Belichick shrugged off any attempt to dive deeper into that disturbing trend.

“I don’t really see the big picture,” he said. “I see week to week. That’s what I see.”

His lack of vision aside, some might argue that Belichick has more than earned the chance to leave under his own terms, given his half-dozen Super Bowl titles as a head coach and a lofty record that currently stands at 301 victories — a total surpassed only by Shula and George Halas’ 318 wins.

But that’s simply not reality.

Everyone is expendable. No one has the right to hang on as long as they want, certainly not a coach whose success seems largely tied to one player — an unfair as that might be — and already was stained by Spygate, Spygate 2.0 and Deflategate.

Let’s not forget, Landry was one of the NFL’s greatest coaching innovators, the guy who came up with the flex defense, popularized the shotgun offense and transformed the Dallas Cowboys into America’s Team.

He may have been the fashion opposite of the hoodie-wearing Belichick, coaching in a suit, tie and fedora, but Landry had similar success on the sideline with 20 straight winning seasons, 18 playoff appearances and two Super Bowl championships.

Still, when things turned sour, those longstanding accomplishments didn’t count for much. Three straight losing seasons, culminating with a 3-13 debacle in 1988, prompted new owner Jerry Jones to fire the 64-year-old Landry exactly one day after closing on his purchase of the team.

There was plenty of sympathy for Landry, and lots of contempt for Jones’ cold-blooded tactics, but there is no doubt it was the right move in the end.

With Jimmy Johnson taking over as coach, the Cowboys needed just four seasons to capture the first of two straight Super Bowl titles. They won another under Barry Switzer during the 1995 season, giving them more championships in the first seven years of the post-Landry era than they had in his nearly three decades at the helm.

Shula has more wins (347, counting the regular season and playoffs) than any coach in NFL history, a record that Belichick seemed sure to break just a few years ago but now seems totally out of reach.

Unlike Landry, Shula had plenty of success right up to the end of his 33-year head coaching career.
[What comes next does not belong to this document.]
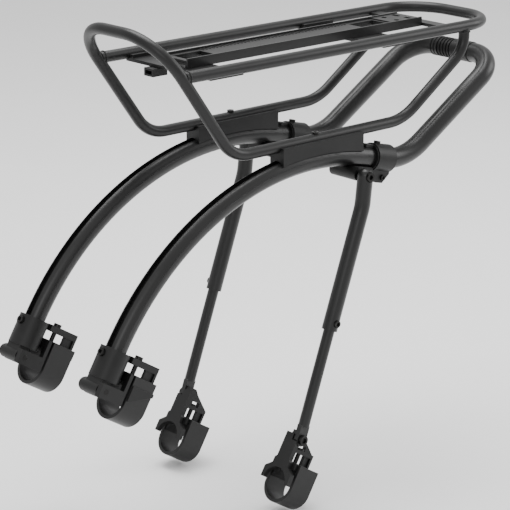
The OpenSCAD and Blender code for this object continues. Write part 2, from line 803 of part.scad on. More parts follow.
// Frame beside a tension screw: a bar over an open window, then a recessed panel and an end post
bar_t = 5.7;
post_t = 2.5;
recess = 1.6;
screw_hole_r = 2 + turn_gap;
module window_frame(x0, win, x1, y0, y1, z0, z1, bar) {
    h = z1 - z0 - bar - 0.5;
    difference() {
        translate([x0, y0, z0]) cube([x1 - x0, y1 - y0, z1 - z0]);
        translate([x0 - 1, y0 - 1, z0 + 0.5]) cube([win - x0 + 1, y1 - y0 + 2, h]);
        for (y = [y0 - 1, y1 - recess])
            translate([win - eps, y, z0 + 0.5]) cube([x1 - post_t - win, recess + 1, h]);
    }
}

front_x0 = collar_d / 2 + pass_gap;
front_x1 = front_x0 + 31.5;
front_win = front_x0 + 19.5;
front_screw = front_x0 + 8;
front_y0 = -9;                            // left face of the frame
front_y1 = front_y0 + 6;
front_screw_y = (front_y0 + front_y1) / 2;
front_top = 0.5;                          // top of the frame, above the collar's rim
base_t = 8;
base_z = front_top - 13.5;                // top of the front foot's housing
loop_side = 3.5;                          // the front loops lie this far right of their arches
loop_z = base_z - base_t - pad_t - loop_r;
out = loop_r + strap_t;
cheek = knuckle_w / 2 + pass_gap;
front_half = loop_r - pass_gap / 2;       // half the housing's width

module front_clamp(s) {
    at_foot(s) difference() {
        union() {
            window_frame(front_x0, front_win, front_x1, front_y0, front_y1, base_z, front_top, bar_t);
            // housing over the loop
            translate([front_x0, loop_side - front_half, base_z - base_t])
                cube([front_x1 + 3 - front_x0, 2 * front_half, base_t]);
            // its front edge, as wide as the cheeks
            translate([front_x0, -cheek - ear_t, base_z - base_t + 1])
                cube([3.5, loop_side + front_half + cheek + ear_t, base_t - 1]);
            // cheeks that reach forward to the pivot
            for (y = [-cheek - ear_t, cheek]) {
                translate([foot_pivot[0], y, foot_pivot[1] - 6]) cube([front_x0 + 3 - foot_pivot[0], ear_t, 12]);
                translate([foot_pivot[0], y + ear_t, foot_pivot[1]]) rotate([90, 0, 0])
                    cylinder(r = 6, h = ear_t);
                translate([front_x0, y, foot_pivot[1] - 6])
                    cube([3.5, ear_t, base_z - foot_pivot[1] + 6]);
            }
            // the left cheek's square nose
            translate([foot_pivot[0] - 6, -cheek - ear_t, foot_pivot[1] - 6]) cube([7, ear_t, 12]);
        }
        translate([foot_pivot[0], 20, foot_pivot[1]]) rotate([90, 0, 0]) cylinder(r = bolt_r, h = 40);
        translate([front_screw, front_screw_y, -30]) cylinder(r = screw_hole_r, h = 60);
    }
}
module front_clamp_left() {
    color(satin) front_clamp(-1);
}
module front_clamp_right() {
    color(satin) front_clamp(1);
}

// Cross bolt; its round head is on the right of both feet
module front_pivot_bolt(s) {
    reach = knuckle_w / 2 + pass_gap + ear_t;
    at_foot(s) translate([foot_pivot[0], 0, foot_pivot[1]]) rotate([-90, 0, 0]) {
        translate([0, 0, -reach]) cylinder(r = bolt_r, h = 2 * reach + eps);
        translate([0, 0, reach]) cylinder(r = 5.2, h = 2);
        translate([0, 0, reach + 2 - eps]) cylinder(r = 3.4, h = 1.6);
    }
}
module front_pivot_bolt_left() {
    color(steel) front_pivot_bolt(-1);
}
module front_pivot_bolt_right() {
    color(steel) front_pivot_bolt(1);
}

strap_x0 = front_x0 + 6.5;
buckle_t = 1.8;
module front_strap(s) {
    at_foot(s) translate([0, loop_side, 0])
        strap(strap_x0, strap_w, loop_r, loop_z, loop_r + pad_t + base_t);
}
module front_strap_left() {
    color(black) front_strap(-1);
}
module front_strap_right() {
    color(black) front_strap(1);
}

module front_pad(s) {
    at_foot(s) translate([0, loop_side, 0])
        pad(strap_x0 + 1, strap_w - 2, loop_r, loop_z, loop_r + pad_t);
}
module front_pad_left() {
    color(rubber) front_pad(-1);
}
module front_pad_right() {
    color(rubber) front_pad(1);
}

module front_tension_screw(s) {
    at_foot(s) translate([0, front_screw_y, 0])
        tension_screw(front_screw, front_top, front_top - base_z + 2, 3.4, 2.6);
}
module front_tension_screw_left() {
    color(steel) front_tension_screw(-1);
}
module front_tension_screw_right() {
    color(steel) front_tension_screw(1);
}

// Wedge-shaped tongue of the ratchet, on the outer side of each front strap
module front_buckle(s) {
    side = s > 0 ? out + buckle_t : -out;
    at_foot(s) translate([strap_x0, loop_side + side, 0]) rotate([90, 0, 0]) linear_extrude(height = buckle_t)
            polygon([[0, base_z - base_t], [strap_w, base_z - base_t],
                [strap_w, base_z - base_t - 3], [2, base_z - base_t - 14], [0, base_z - base_t - 14]]);
}
module front_buckle_left() {
    color(satin) front_buckle(-1);
}
module front_buckle_right() {
    color(satin) front_buckle(1);
}

// ---------- strut feet ----------

// Frame of a strut foot: origin on its bolt, X rearward along the stay
foot_side = 4;                            // the foot's middle lies this far inboard of the strut
module at_strut_foot(s) {
    on_side(s, strut_y - foot_side) translate(foot_bolt_pt) rotate([0, foot_tilt, 0]) children();
}

st_x0 = -2.5;
st_x1 = 26;
st_win = 17;
st_screw = 10;
st_half = 7.5;
st_frame = 3.2;                           // half the frame's thickness
lug_x0 = -5.5;
st_top = -8.6;
st_bar_t = 3.4;
st_base_t = 6;
st_base = st_top - 12.4;
st_loop_z = st_base - st_base_t - pad_t - strut_loop_r;
st_strap_x0 = 1;
lug_t = 4;

module strut_clamp(s) {
    out = strut_loop_r + strap_t;
    half = strut_loop_r - pass_gap / 2;
    face = foot_side - flat_t / 2 - 0.3;  // outboard face of the lug, beside the strut's eye
    lug_y = s > 0 ? face - lug_t : -face;
    at_strut_foot(s) difference() {
        union() {
            window_frame(st_x0, st_win, st_x1, -st_frame, st_frame, st_base, st_top, st_bar_t);
            // housing
            translate([st_x0, -half, st_base - st_base_t]) cube([st_x1 + 2 - st_x0, 2 * half, st_base_t]);
            // front plate, wider towards its foot
            translate([st_x0 - 4.5, 0, 0]) rotate([90, 0, 90]) linear_extrude(height = 5) polygon([
                [-st_half, 3], [st_half, 3], [st_half, -20], [st_half + 2, -22], [st_half + 2, -27],
                [out, -32], [out, -42], [-out, -42], [-out, -32], [-st_half - 2, -27],
                [-st_half - 2, -22], [-st_half, -20]]);
            // lug for the strut's bolt
            translate([0, lug_y + lug_t, 0]) rotate([90, 0, 0]) linear_extrude(height = lug_t)
                polygon([[lug_x0, 3], [-5, 6.5], [4, 6.5], [9, 2], [st_x1, st_top], [st_x1, st_top - 2],
                    [st_screw + 4.6, st_top - 2], [st_screw + 4.6, -4.4], [st_screw - 4.6, -4.4],
                    [st_screw - 4.6, st_top - 2], [lug_x0, st_top - 2]]);
        }
        translate([0, 20, 0]) rotate([90, 0, 0]) cylinder(r = bolt_r, h = 40);
        // room for the strut's eye
        translate([0, s > 0 ? face + 20 : -face, 0]) rotate([90, 0, 0])
            cylinder(r = eye_r + 1.5, h = 20);
        translate([-30, s > 0 ? face : -face - 20, 0]) cube([60, 20, 14]);
        translate([st_screw, 0, -40]) cylinder(r = screw_hole_r, h = 60);
        // seat of the stay and its pad
        translate([st_x0 - 10, 0, st_loop_z]) rotate([0, 90, 0]) cylinder(r = strut_loop_r, h = 20);
    }
}
module strut_clamp_left() {
    color(satin) strut_clamp(-1);
}
module strut_clamp_right() {
    color(satin) strut_clamp(1);
}

module strut_clamp_bolt(s) {
    reach = flat_t / 2 + 0.3;
    at_strut_foot(s) translate([0, s * (foot_side + reach), 0]) rotate([-90 * s, 0, 0])
        socket_screw(4.6, 2.6, bolt_r, 2 * reach + lug_t);
}
module strut_clamp_bolt_left() {
    color(steel) strut_clamp_bolt(-1);
}
module strut_clamp_bolt_right() {
    color(steel) strut_clamp_bolt(1);
}

module strut_strap(s) {
    at_strut_foot(s)
        strap(st_strap_x0, strap_w, strut_loop_r, st_loop_z, strut_loop_r + pad_t + st_base_t);
}
module strut_strap_left() {
    color(black) strut_strap(-1);
}
module strut_strap_right() {
    color(black) strut_strap(1);
}

module strut_pad(s) {
    at_strut_foot(s) pad(st_strap_x0 + 1, strap_w - 2, strut_loop_r, st_loop_z, strut_loop_r + pad_t);
}
module strut_pad_left() {
    color(rubber) strut_pad(-1);
}
module strut_pad_right() {
    color(rubber) strut_pad(1);
}

module strut_tension_screw(s) {
    at_strut_foot(s) tension_screw(st_screw, st_top, st_top - st_base + 2, 3.2, 2);
}
module strut_tension_screw_left() {
    color(steel) strut_tension_screw(-1);
}
module strut_tension_screw_right() {
    color(steel) strut_tension_screw(1);
}

// ---------- parts ----------

side_frame();
deck_rail();
deck_strip();
strip_floor();
front_cross_plate();
rear_cross_plate();
rear_cross_bar();
light_plate();
front_clip();
saddle_left();
saddle_right();
saddle_screws();
slot_nuts();
arch_left();
arch_right();
bow_left();
bow_right();
bow_joiner();
tube_clamp_left();
tube_clamp_right();
clamp_screws();
slot_stops();
strut_upper_left();
strut_upper_right();
strut_pivot_bolt_left();
strut_pivot_bolt_right();
strut_lower_left();
strut_lower_right();
strut_screw_left();
strut_screw_right();
strut_clamp_left();
strut_clamp_right();
strut_clamp_bolt_left();
strut_clamp_bolt_right();
strut_strap_left();
strut_strap_right();
strut_pad_left();
strut_pad_right();
strut_tension_screw_left();
strut_tension_screw_right();
front_collar_left();
front_collar_right();
collar_screw_left();
collar_screw_right();
front_clamp_left();
front_clamp_right();
front_pivot_bolt_left();
front_pivot_bolt_right();
front_strap_left();
front_strap_right();
front_pad_left();
front_pad_right();
front_tension_screw_left();
front_tension_screw_right();
front_buckle_left();
front_buckle_right();
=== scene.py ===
"""A bicycle's rear rack in satin black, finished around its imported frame."""
import json
import math

import bmesh
import bpy
from mathutils import Matrix, Vector


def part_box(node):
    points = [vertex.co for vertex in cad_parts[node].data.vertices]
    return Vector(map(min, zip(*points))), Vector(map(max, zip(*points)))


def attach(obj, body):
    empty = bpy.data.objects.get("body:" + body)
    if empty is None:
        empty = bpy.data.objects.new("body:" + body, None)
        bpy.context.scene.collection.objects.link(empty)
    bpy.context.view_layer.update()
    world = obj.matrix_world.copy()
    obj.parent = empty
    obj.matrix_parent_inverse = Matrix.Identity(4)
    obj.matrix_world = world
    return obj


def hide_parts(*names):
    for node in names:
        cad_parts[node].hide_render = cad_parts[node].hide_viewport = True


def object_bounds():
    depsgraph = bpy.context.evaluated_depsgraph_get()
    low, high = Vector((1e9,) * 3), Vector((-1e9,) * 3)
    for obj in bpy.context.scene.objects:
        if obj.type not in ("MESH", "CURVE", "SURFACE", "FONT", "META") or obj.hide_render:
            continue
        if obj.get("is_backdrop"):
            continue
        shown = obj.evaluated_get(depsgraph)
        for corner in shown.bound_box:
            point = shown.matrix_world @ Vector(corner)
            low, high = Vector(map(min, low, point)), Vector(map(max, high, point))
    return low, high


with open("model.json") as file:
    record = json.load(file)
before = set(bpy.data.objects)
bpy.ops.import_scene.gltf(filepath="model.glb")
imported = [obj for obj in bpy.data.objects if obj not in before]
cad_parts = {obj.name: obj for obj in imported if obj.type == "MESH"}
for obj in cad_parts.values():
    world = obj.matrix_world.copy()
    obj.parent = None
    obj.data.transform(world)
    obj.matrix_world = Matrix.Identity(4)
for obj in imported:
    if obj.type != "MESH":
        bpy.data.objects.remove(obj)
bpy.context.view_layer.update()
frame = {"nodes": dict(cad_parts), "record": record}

MM = 0.001
LEFT, RIGHT = -1, 1
ROUND = 40               # segments round a tube
ALONG_X = Vector((1, 0, 0))
ALONG_Z = Vector((0, 0, 1))

# Angles and bend radii of the bent tubes, in degrees and metres
HOOP_LEAN = 35.7
RISER_SLOPE = 34.5
HOOP_CORNER = DECK_CORNER = 42 * MM
KNEE_BEND = 35 * MM
RISER_FOOT_BEND = 55 * MM
RISER_BEND = 25 * MM
KNEE_BELOW_RAIL = 8 * MM      # how far the riser's upper bend starts below the rail
TOP_IN_RAIL = 2 * MM          # how far the riser's end runs into the rail

# The tubes' broken ends
END_ROUND = 0.3 * MM
END_ANGLE = 40
END_STEPS = 2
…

The Miami Dolphins were on a run of four straight winning seasons, three playoff appearances and two AFC East titles, but there was a growing sense that Shula wasn’t the guy to get them over the championship hump.

So, after a 9-7 campaign in 1995 that ended with a loss to Buffalo in the wild-card round, Shula announced his retirement at age 66 — a move that definitely seemed forced on him by owner Wayne Huizenga, who had taken over full control of the team a year earlier.

At least Shula, who won two Super Bowl titles with the Dolphins, was granted the dignity of a farewell news conference, though he dropped more than a few hints that it wasn’t entirely his decision to call it a career.

“This is the day you never think is going to happen,” he said that January day in 1996. “Now it has happened.”

In an interesting twist, Johnson was the guy who also replaced Shula. It didn’t work out like it did in Dallas — Johnson retired after just four seasons, and the Dolphins still haven’t won a Super Bowl since the early 1970s — but that doesn’t necessarily mean it was the wrong move.

Landry never coached again. Neither did Shula. And now, Belichick is approaching that same fate.

The only suspense is how he leaves.

Does he go out like Shula, not necessarily on his terms but with his head held high and maybe afforded one last chance to trade a few barbs with the media he seemed to loathe so much throughout his career?

Or does he get shoved out the door like Landry?